The economic slump was much stronger than during the financial crisis more than a decade ago, and it represented the sharpest decline since Germany began to record quarterly gross domestic product calculations in 1970, the office said.
Still, the reading marked a minor upward revision from an earlier estimate for the April-June period of minus 10.1 per cent that the office had published last month.
Consumer spending shrank by 10.9 per cent on the quarter, capital investments by 19.6 per cent and exports by 20.3 per cent, seasonally adjusted data showed.
Construction activity, normally a consistent growth driver for the German economy, fell by 4.2 per cent on the quarter.
"The second quarter was a complete disaster," VP Bank economist Thomas Gitzel said.
"Regardless of whether it is about investments, private consumption, exports or even imports - everything was in free fall."
The only bright spot was state consumption, which rose by 1.5 per cent on the quarter due to the government's coronavirus rescue programmes, the office said.
The German Parliament has suspended the debt brake this year to allow the government to finance its crisis response and fiscal stimulus push with record new debt of €217.8 billion (S$352 billion).
The fiscal U-turn after years of balanced budgets means that the German state recorded a budget deficit of €51.6 billion from January to June, the statistics office said in a separate statement.

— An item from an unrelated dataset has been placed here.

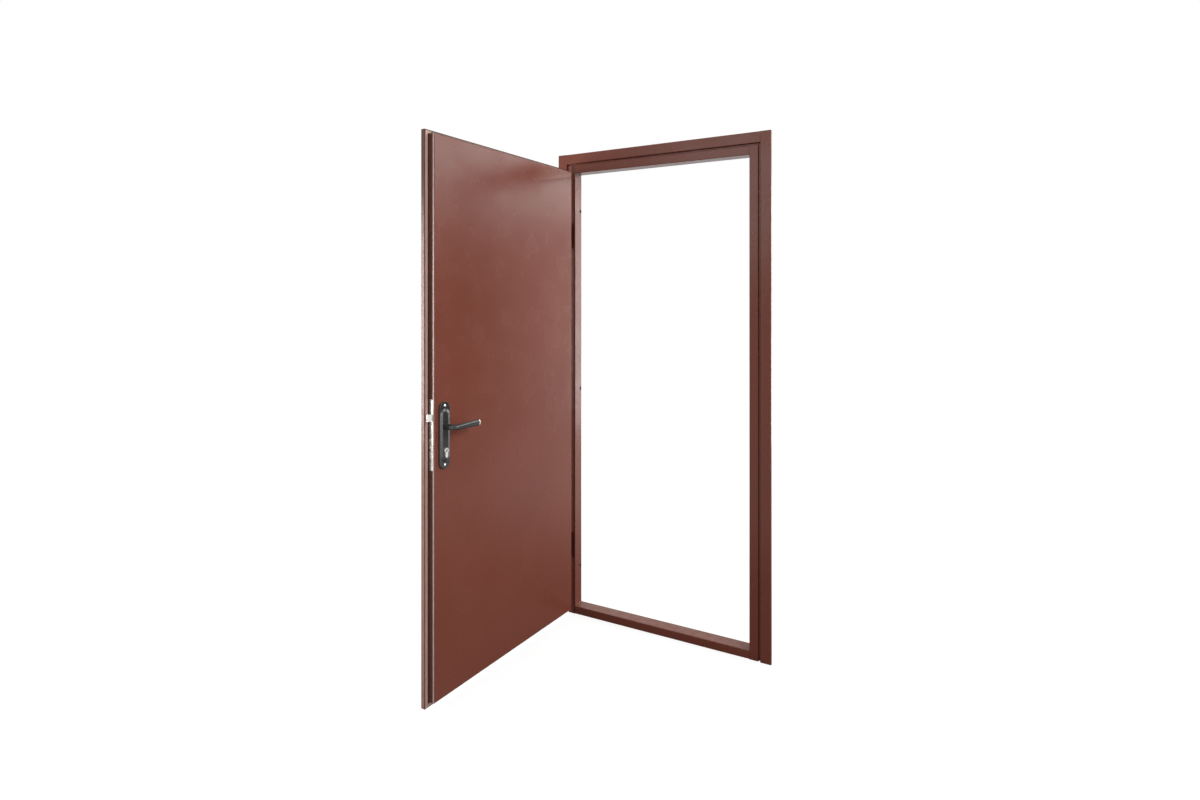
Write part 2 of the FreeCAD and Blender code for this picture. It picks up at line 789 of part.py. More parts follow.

That represents a deficit of 3.2 per cent of economic output as measured by the Europeans Union's Maastricht criteria.
Employment edged down 1.3 per cent on the year to 44.7 million in a sign that the government's efforts to shield the labour market from the coronavirus shock with its short-time work programme are paying off.
The relatively mild impact of the crisis on employment helped to stabilise income for many households, which, together with the reluctance to consume, led to a considerable increase in household saving.
The savings rate almost doubled to 20.1 per cent in the second quarter compared with the previous year, the office said.
Germany's stimulus measures include a temporary value-added tax cut from last month to December worth up to €20 billion, which Berlin hopes will give household spending an additional push.